[begin DATASET SECTION]
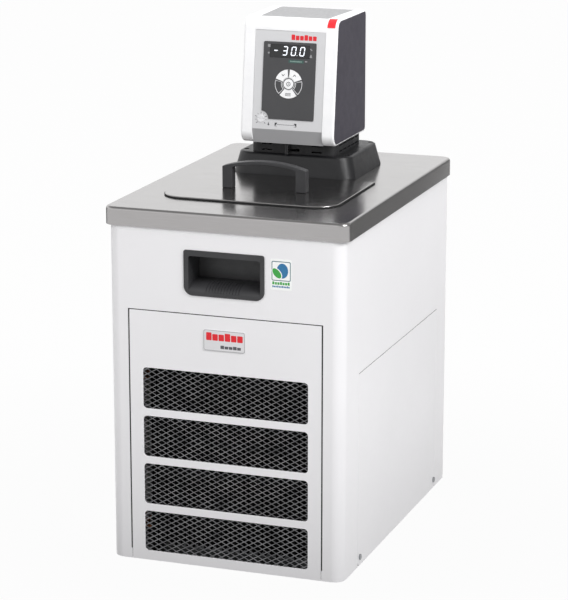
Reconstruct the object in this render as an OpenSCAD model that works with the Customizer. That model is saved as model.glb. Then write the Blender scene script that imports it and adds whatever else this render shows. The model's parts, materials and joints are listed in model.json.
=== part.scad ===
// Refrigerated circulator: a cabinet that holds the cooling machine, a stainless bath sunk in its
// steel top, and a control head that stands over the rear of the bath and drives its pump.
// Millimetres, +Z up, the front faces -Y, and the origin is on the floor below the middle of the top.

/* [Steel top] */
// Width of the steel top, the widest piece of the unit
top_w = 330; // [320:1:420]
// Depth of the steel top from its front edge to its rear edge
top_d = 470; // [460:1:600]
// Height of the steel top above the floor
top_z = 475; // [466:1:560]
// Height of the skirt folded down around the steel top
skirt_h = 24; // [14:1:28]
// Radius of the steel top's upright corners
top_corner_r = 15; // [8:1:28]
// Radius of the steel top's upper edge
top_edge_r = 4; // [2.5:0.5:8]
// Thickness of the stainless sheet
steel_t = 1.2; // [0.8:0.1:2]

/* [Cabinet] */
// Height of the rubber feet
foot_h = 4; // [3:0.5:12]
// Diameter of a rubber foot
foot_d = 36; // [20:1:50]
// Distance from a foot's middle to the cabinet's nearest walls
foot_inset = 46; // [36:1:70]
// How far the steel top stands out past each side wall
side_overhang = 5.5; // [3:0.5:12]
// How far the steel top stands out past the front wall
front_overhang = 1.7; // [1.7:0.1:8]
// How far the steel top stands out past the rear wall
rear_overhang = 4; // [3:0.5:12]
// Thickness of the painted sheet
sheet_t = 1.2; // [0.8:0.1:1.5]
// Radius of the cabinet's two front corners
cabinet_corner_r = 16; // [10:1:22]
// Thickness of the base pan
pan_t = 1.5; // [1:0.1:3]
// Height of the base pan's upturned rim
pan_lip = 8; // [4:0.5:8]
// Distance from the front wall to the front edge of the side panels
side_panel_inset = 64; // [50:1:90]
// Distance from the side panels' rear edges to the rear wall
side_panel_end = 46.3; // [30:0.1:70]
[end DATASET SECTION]
EXERCISE DIRECTIONS: Write out exactly, please, the lines beginning at the start of the material and ending with the line that holds "of the top.", both included.

ANSWER TO THE TASK:
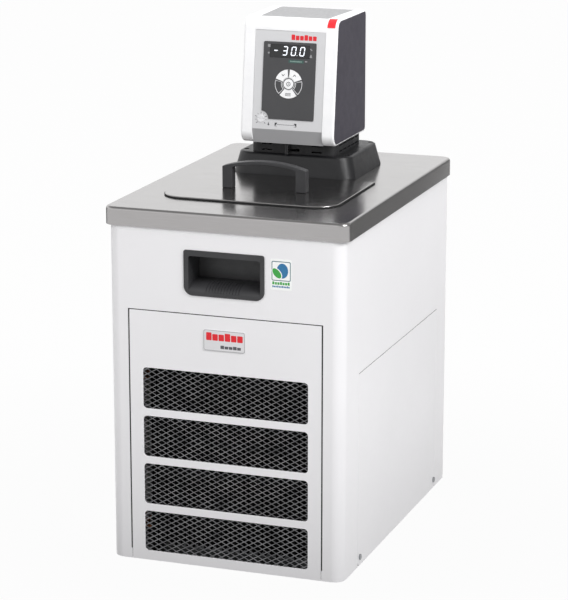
Reconstruct the object in this render as an OpenSCAD model that works with the Customizer. That model is saved as model.glb. Then write the Blender scene script that imports it and adds whatever else this render shows. The model's parts, materials and joints are listed in model.json.
=== part.scad ===
// Refrigerated circulator: a cabinet that holds the cooling machine, a stainless bath sunk in its
// steel top, and a control head that stands over the rear of the bath and drives its pump.
// Millimetres, +Z up, the front faces -Y, and the origin is on the floor below the middle of the top.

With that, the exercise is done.